My story concludes as I found a cop patrolling our parking lot a few minutes later and he basically said there was little to be done after the fact but if I sent the woman a letter warning her not to come back he would write a report in follow up (I have no confidence the cop ever wrote up the report.) I did however send the woman a certified letter (see below) and that’s as far as I’ll take it. What’s disarming is how many coincidences of people knowing my art thief have cropped up in the weeks since. I’m half waiting to hear my story told back to me second hand as the news has spread through our artist’s community.
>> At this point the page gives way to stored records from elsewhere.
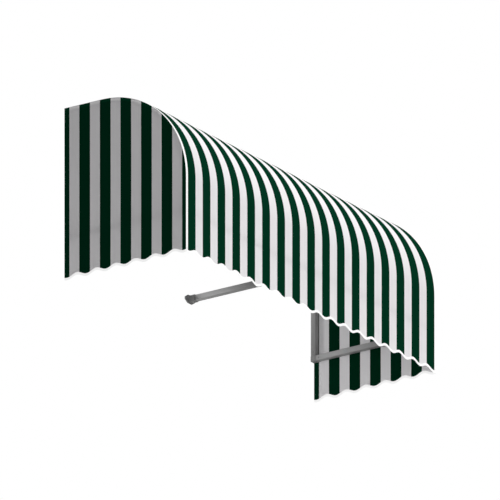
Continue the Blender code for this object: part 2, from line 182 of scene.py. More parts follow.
def striped_canvas(name, stripe, first_edge):
    """Canvas in dark and light stripes. first_edge is where a dark stripe starts, across the cloth."""
    finish, shader = new_finish(name, Roughness=0.9, Specular_IOR_Level=0.005)
    where = add_node(finish, "UVMap", {"uv_map": MAP_NAME}).outputs["UV"]
    axes = add_node(finish, "SeparateXYZ", links={"Vector": where}).outputs
    streak_size = (1 / STREAK_WIDTH, 1 / STREAK_LENGTH, 1)
    streak_place = add_node(finish, "Mapping", {"Scale": streak_size}, {"Vector": where}).outputs["Vector"]
    streaks = add_node(
        finish, "TexNoise", {"noise_dimensions": "2D", "Scale": 1.0, "Detail": 2.0}, {"Vector": streak_place}
    ).outputs["Fac"]
    wobble_size = {"noise_dimensions": "2D", "Scale": 1 / WOBBLE_LENGTH, "Detail": 1.0}
    wobble_noise = add_node(finish, "TexNoise", wobble_size, {"Vector": where}).outputs["Fac"]
    start = DARK_WIDER / 2 - first_edge - EDGE_WOBBLE / 2
    wobble = add_node(
        finish, "Math", {"operation": "MULTIPLY_ADD", 1: EDGE_WOBBLE, 2: start}, {0: wobble_noise}
    ).outputs[0]
    across = add_node(finish, "Math", {"operation": "ADD"}, {0: axes["X"], 1: wobble}).outputs[0]
    pairs = add_node(finish, "Math", {"operation": "MULTIPLY", 1: 1 / (2 * stripe)}, {0: across}).outputs[0]
    within = add_node(finish, "Math", {"operation": "FRACT"}, {0: pairs}).outputs[0]
    dark_share = (stripe + DARK_WIDER) / (2 * stripe)
    is_light = add_node(finish, "Math", {"operation": "GREATER_THAN", 1: dark_share}, {0: within}).outputs[0]
    greens = {"data_type": "RGBA", 6: GREEN_DEEP, 7: GREEN_LIGHT}
    whites = {"data_type": "RGBA", 6: WHITE_DEEP, 7: WHITE_LIGHT}
    dark = add_node(finish, "Mix", greens, {0: streaks}).outputs[2]
    light = add_node(finish, "Mix", whites, {0: streaks}).outputs[2]
    colour = add_node(finish, "Mix", {"data_type": "RGBA"}, {0: is_light, 6: dark, 7: light}).outputs[2]
    join(finish, colour, shader, "Base Color")
    yarns = []
    for axis in ("X", "Y"):
        turn = add_node(finish, "Math", {"operation": "MULTIPLY", 1: math.tau / YARN_DRAWN}, {0: axes[axis]})
        yarns.append(add_node(finish, "Math", {"operation": "SINE"}, {0: turn.outputs[0]}).outputs[0])
    weave = add_node(finish, "Math", {"operation": "MULTIPLY"}, dict(enumerate(yarns))).outputs[0]
    bump = add_node(finish, "Bump", {"Strength": 0.25, "Distance": WEAVE_DEPTH}, {"Height": weave})
    join(finish, bump.outputs["Normal"], shader, "Normal")
    through = add_node(finish, "BsdfTranslucent", links={"Color": colour}).outputs["BSDF"]
    cloth = add_node(finish, "MixShader", {0: SHARE_THROUGH}, {1: shader.outputs["BSDF"], 2: through})
    join(finish, cloth.outputs["Shader"], finish.node_tree.nodes["Material Output"], "Surface")
    return finish


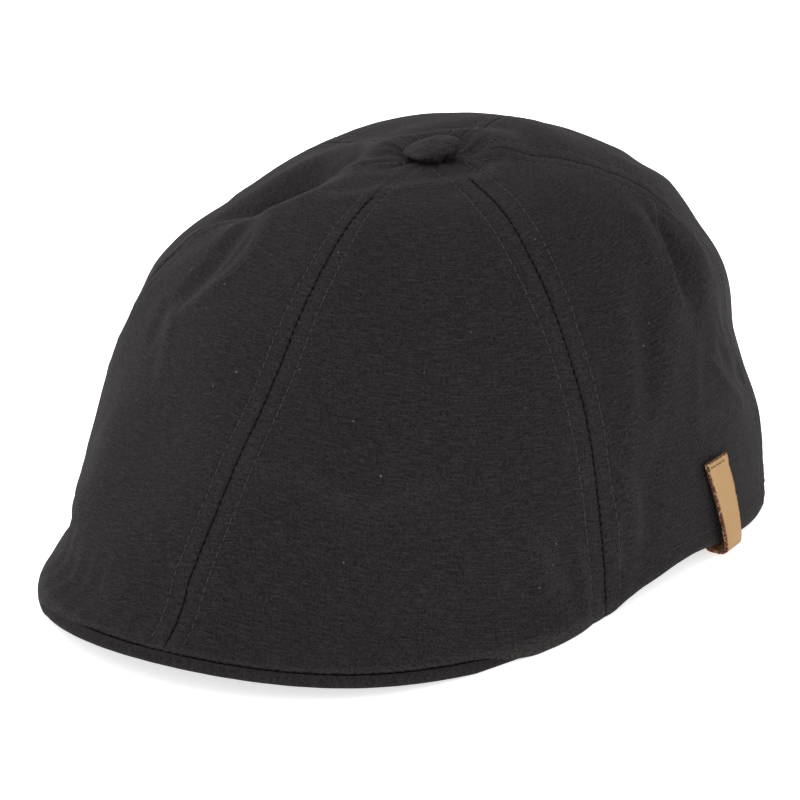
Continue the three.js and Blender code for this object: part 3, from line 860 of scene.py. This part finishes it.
# %% Panel skin
ALLOWANCE_THICK = 0.7
ALLOWANCE_ENDS = (5.5, 6.5)
ALLOWANCE_STARTS = (8, 14)
EDGE_ANGLES = np.radians([30, 60, 90, 120, 150])
LOWEST = 0.05


def seam_distance(turns, out):
    """Distance from the nearest seam."""
    return out * np.radians(np.abs(turns - np.round(turns / PANEL_SPAN) * PANEL_SPAN))


def panel_skin(turns, levels, outer, normals):
    """Rows of the closed skin: the outer face, a rounded edge, then the inner face back again."""
    calm, _, _ = crown(turns, levels, fine=False)
    out = out_of(outer)
    beside_seam = 1 - ease(seam_distance(turns, out), *ALLOWANCE_ENDS)
    allowance = ALLOWANCE_THICK * beside_seam * ease(out, *ALLOWANCE_STARTS)
    inner = calm - normals * (wall_thickness(turns, levels) + allowance)[..., None]
    down = unit(outer[-1] - outer[-2])
    centre = (outer[-1] + inner[-1]) / 2
    half = (outer[-1] - inner[-1]) / 2
    size = np.linalg.norm(half, axis=1, keepdims=True)
    edge = [centre + half * math.cos(a) + down * size * math.sin(a) for a in EDGE_ANGLES]
    skin = np.concatenate([outer, np.array(edge), inner[::-1]])
    skin[..., 2] = np.maximum(skin[..., 2], LOWEST)
    return skin


def panel_faces(rows, columns, outer_rows):
    """The skin's quads, and the strips that close both seam edges and the ring at the top."""
    faces = grid_quads(rows, columns).tolist()
    index = np.arange(rows * columns).reshape(rows, columns)
    for column, order in ((0, 1), (columns - 1, -1)):
        line = index[:, column]
        for k in range(outer_rows - 1):
            faces.append([line[k], line[k + 1], line[rows - 2 - k], line[rows - 1 - k]][::order])
        faces.append(line[outer_rows - 1:rows - outer_rows + 1][::order])
    for k in range(columns - 1):
        faces.append([index[0, k + 1], index[0, k], index[-1, k], index[-1, k + 1]])
    return faces


print(f"the cloth is {CLOTH_THICK} mm thick and the hem {CLOTH_THICK + HEM_EXTRA:.1f} mm")

# %% Panel grain, and wear with a painted highlight on crests
GRAIN_APART = 200
CREST_FULL = 1.1
CREST_WEAR_AND_HIGHLIGHT = 0.35
RIM_WEAR = 0.45
RIM_WEAR_LEVELS = 0.12
SEAM_WEAR = 0.08
SEAM_WEAR_AWAY = 2.5
SEAM_WEAR_WIDTH = 1.5


def over_skin(outside, inside):
    """Values for the whole skin: those of the outer face go on round its edge."""
    return np.concatenate([outside, np.repeat(outside[-1:], len(EDGE_ANGLES), axis=0), inside[::-1]])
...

Lesson to be learned is not to fuck with an artist and if you’re going to steal from one, don’t get caught and certainly don’t leave all your contact info at the scene of the crime!
Dear Art Thief,
I feel compelled to write you concerning the events that happened this weekend at our art sale. I am the artist who you attempted to steal from this past weekend. I again will ask, rhetorically, “What were you thinking?” I can’t imagine what compelled you to steal from someone who, in all honesty, struggles to make a living selling art and cannot afford the setback that a thief like yourself would cause. You are a thief, plain and simple.
To steal original art (what you took were not prints) seems beyond the pale and whatever sickness you are struggling with, I strongly urge you to get help before you find yourself in a position of more dire circumstances.
Unfortunately for you, I have been notified of your personal information and I have contacted the police and will be circulating this information throughout my building and to artists who hold similar events. If you return to our building, we will call the police and you will be arrested for trespassing. You are no longer welcome at our open studios.
I implore you to get help and I will take the matter no further.
Sincerely,
The artist who you attempted to rob.